Making and Using Technology: Shifting toward Possibility and Vision View Digital Media
Paper Presentation in a Themed Session Russell Suereth
The problem this paper addresses is that we excel at making tools and technologies, yet the things we build and how we build them are often harmful to humanity and the environment. Examples from rocket and chemical technologies show that we continue to use technologies in the wrong way. We build rockets that take us to the moon, yet we use rocket technology to build missiles that attack and kill others. We build chemical compounds to power engines, yet we use chemical technology to create pesticides that cause illnesses. This paper suggests that we move beyond building and using technologies in ways that are harmful to humanity and the environment. The research considers whether we can move beyond being makers. It considers whether we can better recognize the possibilities of what things can be made and how we can build and use them. The research further considers that we create visions based on those possibilities. These visions could help guide us toward pathways that are more beneficial to humankind and our planet.
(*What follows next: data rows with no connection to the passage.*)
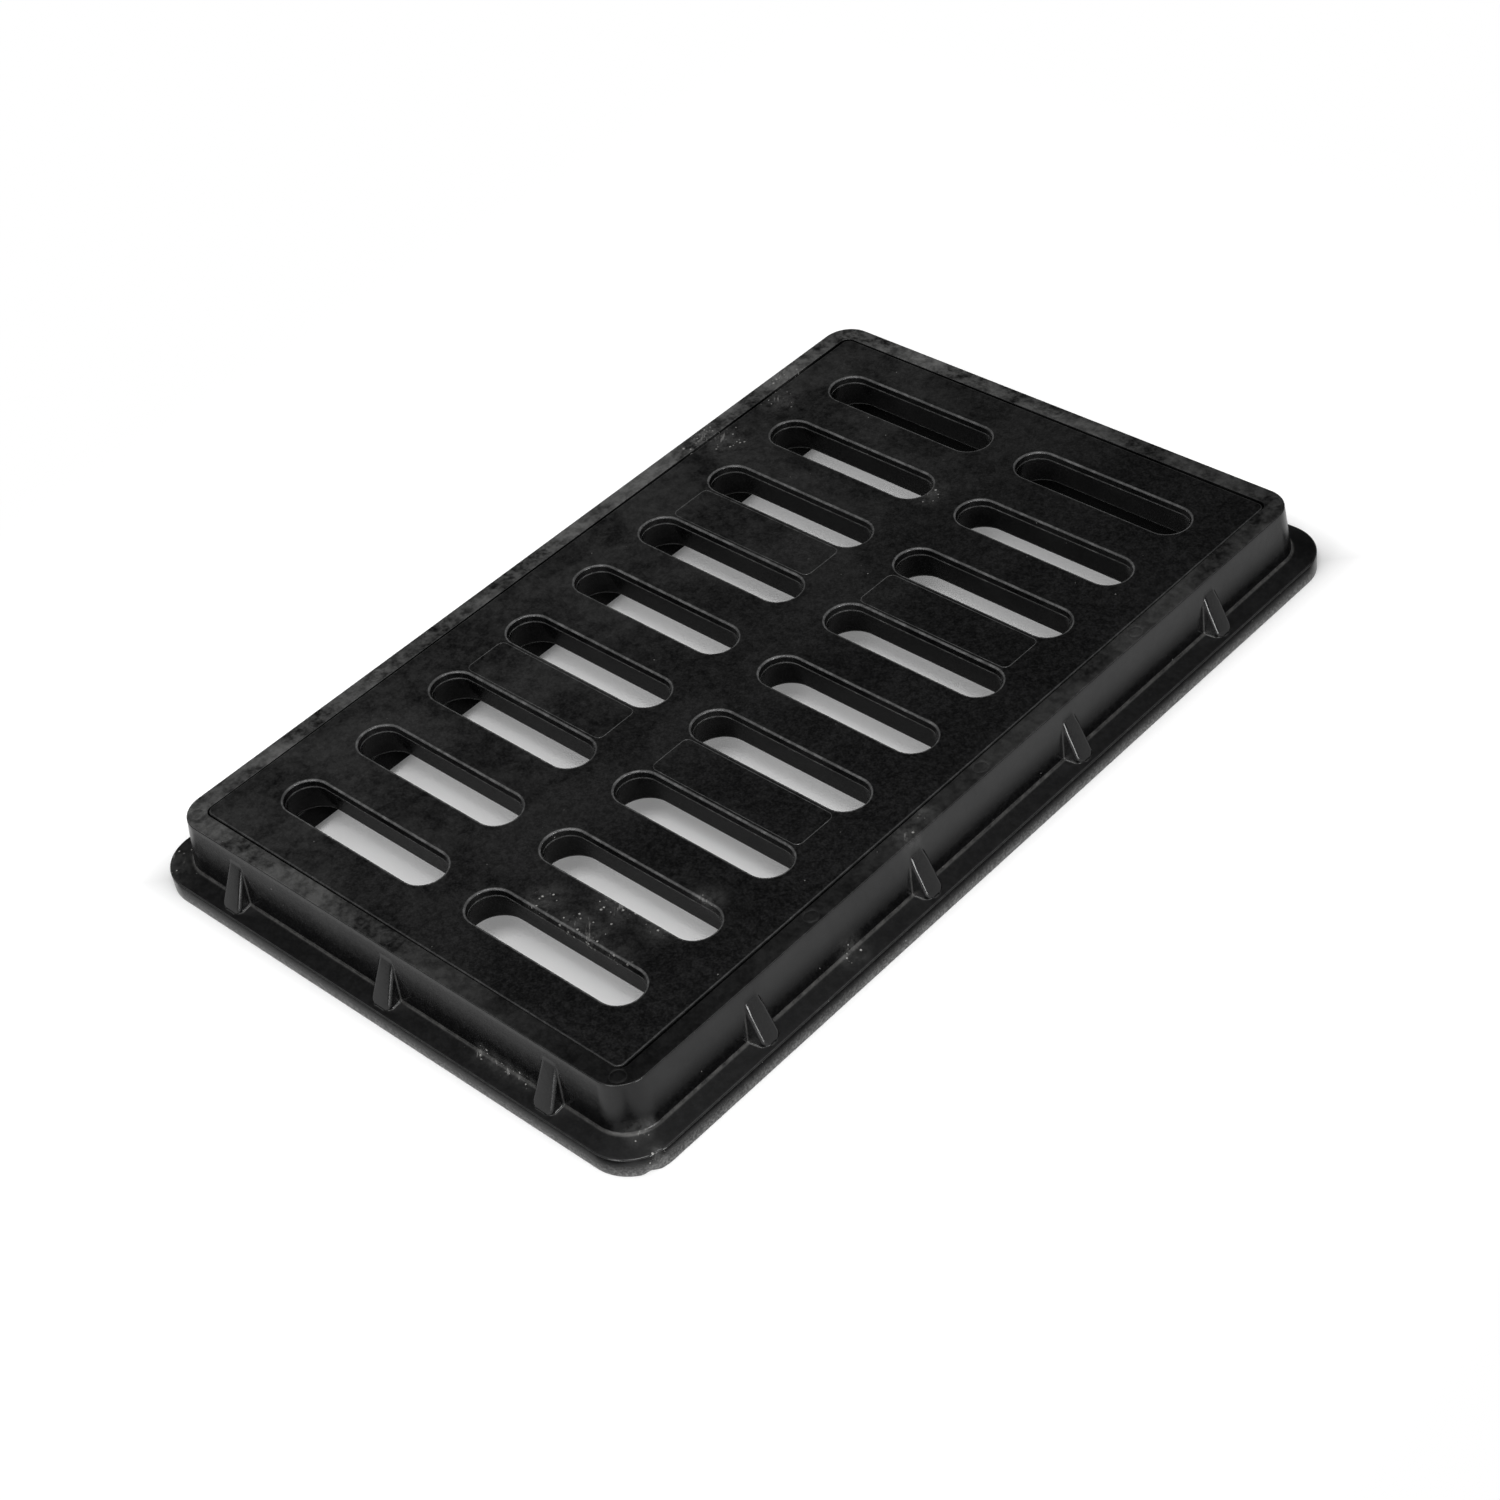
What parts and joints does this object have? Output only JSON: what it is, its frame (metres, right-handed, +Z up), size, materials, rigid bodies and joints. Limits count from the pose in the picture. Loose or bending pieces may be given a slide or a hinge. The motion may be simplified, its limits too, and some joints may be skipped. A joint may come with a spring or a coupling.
{
  "type": "gully grate",
  "caption": "Rectangular gully grate: a slotted panel resting loose inside a flanged frame with a leaning wall braced by small ribs.",
  "frame": {"origin": "centre of the frame's underside, on the bed it is laid on", "axes": "+X across the panel along its slots, +Y along the panel, +Z up"},
  "size_m": [0.53, 0.83, 0.065],
  "materials": {
    "frame": "satin moulded fibre-filled resin, black",
    "panel": "satin moulded fibre-filled resin, black, dusty"
  },
  "bodies": {
    "root": {"frame": "frame", "panel": "panel"}
  },
  "joints": []
}
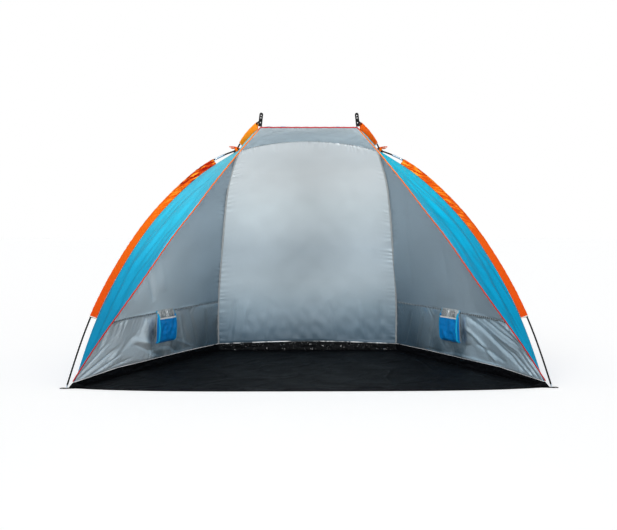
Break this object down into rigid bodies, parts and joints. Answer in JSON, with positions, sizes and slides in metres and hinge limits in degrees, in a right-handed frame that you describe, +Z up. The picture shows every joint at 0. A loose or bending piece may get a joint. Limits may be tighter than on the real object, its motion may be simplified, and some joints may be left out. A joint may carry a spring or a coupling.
{
  "type": "beach tent",
  "caption": "Open-fronted beach shelter: cloth shell hung on a leaning arch pole and two side poles, with wings, a rimmed floor and hanging wall pockets.",
  "frame": {"origin": "on the ground, under the floor, midway between the two feet of the arch pole", "axes": "+Z up, the open front faces -Y, +X to the right seen from the front; the tent is symmetric about X = 0"},
  "size_m": [2.2566, 1.3416, 1.2757],
  "materials": {
    "pole": "smooth black glass-fibre tube",
    "steel": "bright satin",
    "elastic": "braided elastic",
    "silver_cloth": "silver coated inside, blue weave outside",
    "blue_cloth": "plain weave, satin sheen",
    "orange_cloth": "plain weave, satin sheen",
    "pocket_cloth": "plain weave",
    "ribbon": "woven tape",
    "tongue": "moulded, matte",
    "piping": "folded binding tape",
    "floor_sheet": "coated weave, slight shine",
    "webbing": "woven webbing"
  },
  "bodies": {
    "shelter": {"arch_section_1": "pole", "arch_section_2": "pole", "arch_section_3": "pole", "arch_section_4": "pole", "arch_section_5": "pole", "arch_section_6": "pole", "arch_section_7": "pole", "arch_section_8": "pole", "arch_ferrule_1": "steel", "arch_ferrule_2": "steel", "arch_ferrule_3": "steel", "arch_ferrule_4": "steel", "arch_ferrule_5": "steel", "arch_ferrule_6": "steel", "arch_ferrule_7": "steel", "arch_tip_left": "steel", "arch_tip_right": "steel", "arch_shock_cord": "elastic", "side_pole_left_section_1": "pole", "side_pole_left_section_2": "pole", "side_pole_left_section_3": "pole", "side_pole_left_ferrule_1": "steel", "side_pole_left_ferrule_2": "steel", "side_pole_left_tip": "steel", "side_pole_left_shock_cord": "elastic", "side_pole_right_section_1": "pole", "side_pole_right_section_2": "pole", "side_pole_right_section_3": "pole", "side_pole_right_ferrule_1": "steel", "side_pole_right_ferrule_2": "steel", "side_pole_right_tip": "steel", "side_pole_right_shock_cord": "elastic", "roof_panel": "silver_cloth", "rear_panel": "silver_cloth", "side_panel_left": "silver_cloth", "wing_left": "blue_cloth", "arch_sleeve_left": "orange_cloth", "roof_sleeve_left": "orange_cloth", "rear_sleeve_left": "orange_cloth", "tie_ribbon_left": "ribbon", "tongue_left": "tongue", "side_panel_right": "silver_cloth", "wing_right": "blue_cloth", "arch_sleeve_right": "orange_cloth", "roof_sleeve_right": "orange_cloth", "rear_sleeve_right": "orange_cloth", "tie_ribbon_right": "ribbon", "tongue_right": "tongue", "opening_piping": "piping", "floor": "floor_sheet", "corner_tab_front_left": "webbing", "corner_tab_front_right": "webbing", "corner_tab_rear_left": "webbing", "corner_tab_rear_right": "webbing"},
    "pocket_left_body": {"pocket_left": "pocket_cloth"},
    "pocket_right_body": {"pocket_right": "pocket_cloth"},
    "peg_loop_front_left_body": {"peg_loop_front_left": "webbing"},
    "peg_loop_front_right_body": {"peg_loop_front_right": "webbing"},
    "peg_loop_rear_left_body": {"peg_loop_rear_left": "webbing"},
    "peg_loop_rear_right_body": {"peg_loop_rear_right": "webbing"}
  },
  "joints": [
    {"name": "pocket_left_swing", "type": "hinge", "parent": "shelter", "child": "pocket_left_body", "pos_m": [-0.75225, 0.66728, 0.29479], "axis": [-0.4299, -0.9029, 0], "range_deg": [0, 100]},
    {"name": "pocket_right_swing", "type": "hinge", "parent": "shelter", "child": "pocket_right_body", "pos_m": [0.75225, 0.66728, 0.29479], "axis": [-0.4299, 0.9029, 0], "range_deg": [0, 100]},
    {"name": "peg_loop_front_left_lift", "type": "hinge", "parent": "shelter", "child": "peg_loop_front_left_body", "pos_m": [-1.10825, 0, 0.0015], "axis": [0, 1, 0], "range_deg": [0, 90]},
    {"name": "peg_loop_front_right_lift", "type": "hinge", "parent": "shelter", "child": "peg_loop_front_right_body", "pos_m": [1.10825, 0, 0.0015], "axis": [0, -1, 0], "range_deg": [0, 90]},
    {"name": "peg_loop_rear_left_lift", "type": "hinge", "parent": "shelter", "child": "peg_loop_rear_left_body", "pos_m": [-0.54521, 1.23554, 0.0015], "axis": [0.848, 0.5299, 0], "range_deg": [0, 90]},
    {"name": "peg_loop_rear_right_lift", "type": "hinge", "parent": "shelter", "child": "peg_loop_rear_right_body", "pos_m": [0.54521, 1.23554, 0.0015], "axis": [0.848, -0.5299, 0], "range_deg": [0, 90]}
  ]
}
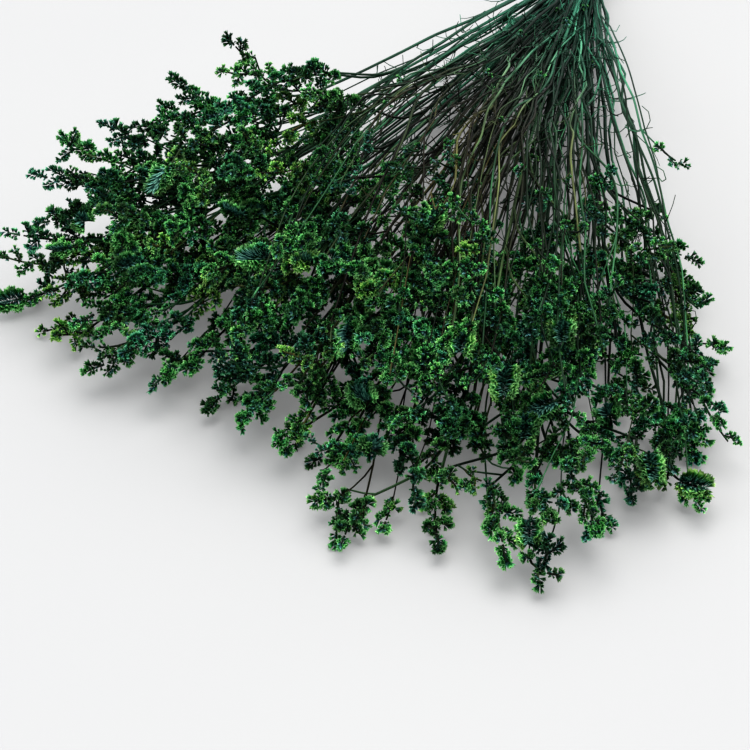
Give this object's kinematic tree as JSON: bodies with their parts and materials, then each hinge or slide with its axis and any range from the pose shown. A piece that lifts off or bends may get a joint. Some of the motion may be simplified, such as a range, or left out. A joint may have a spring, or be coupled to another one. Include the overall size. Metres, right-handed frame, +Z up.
{
  "type": "bunch of dried statice",
  "caption": "Tied bunch of dried, green-dyed statice lying on its side: thin stems fan out from a twine tie and end in spiky heads of small pointed florets.",
  "frame": {"origin": "on the surface under the middle of the tie, at the flat where the twine rests", "axes": "+Z up; the heads point along -Y and the cut ends along +Y; +X to the right for someone who looks along +Y"},
  "size_m": [0.3507, 0.6435, 0.0977],
  "materials": {
    "dyed_statice": "matt, dry and papery, dyed green",
    "twine": "matt natural twine"
  },
  "bodies": {
    "root": {"spray_01": "dyed_statice", "spray_02": "dyed_statice", "spray_03": "dyed_statice", "spray_04": "dyed_statice", "spray_05": "dyed_statice", "spray_06": "dyed_statice", "spray_07": "dyed_statice", "spray_08": "dyed_statice", "spray_09": "dyed_statice", "spray_10": "dyed_statice", "spray_11": "dyed_statice", "spray_12": "dyed_statice", "spray_13": "dyed_statice", "spray_14": "dyed_statice", "spray_15": "dyed_statice", "spray_16": "dyed_statice", "spray_17": "dyed_statice", "spray_18": "dyed_statice", "spray_19": "dyed_statice", "spray_20": "dyed_statice", "spray_21": "dyed_statice", "spray_22": "dyed_statice", "spray_23": "dyed_statice", "spray_24": "dyed_statice", "spray_25": "dyed_statice", "spray_26": "dyed_statice", "spray_27": "dyed_statice", "spray_28": "dyed_statice", "spray_29": "dyed_statice", "spray_30": "dyed_statice", "tie": "twine"}
  },
  "joints": []
}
The paper examines the concepts of possibility and vision from writers such as Thoreau, Gibran, and Huxley. The research considers literature that discusses humanity in the context of making, possibility, and vision. From this research, the paper hopes to show that we can understand the possibilities in things and ourselves. Through this understanding, we may create visions that lead us to make the right things while building and using them in the right ways.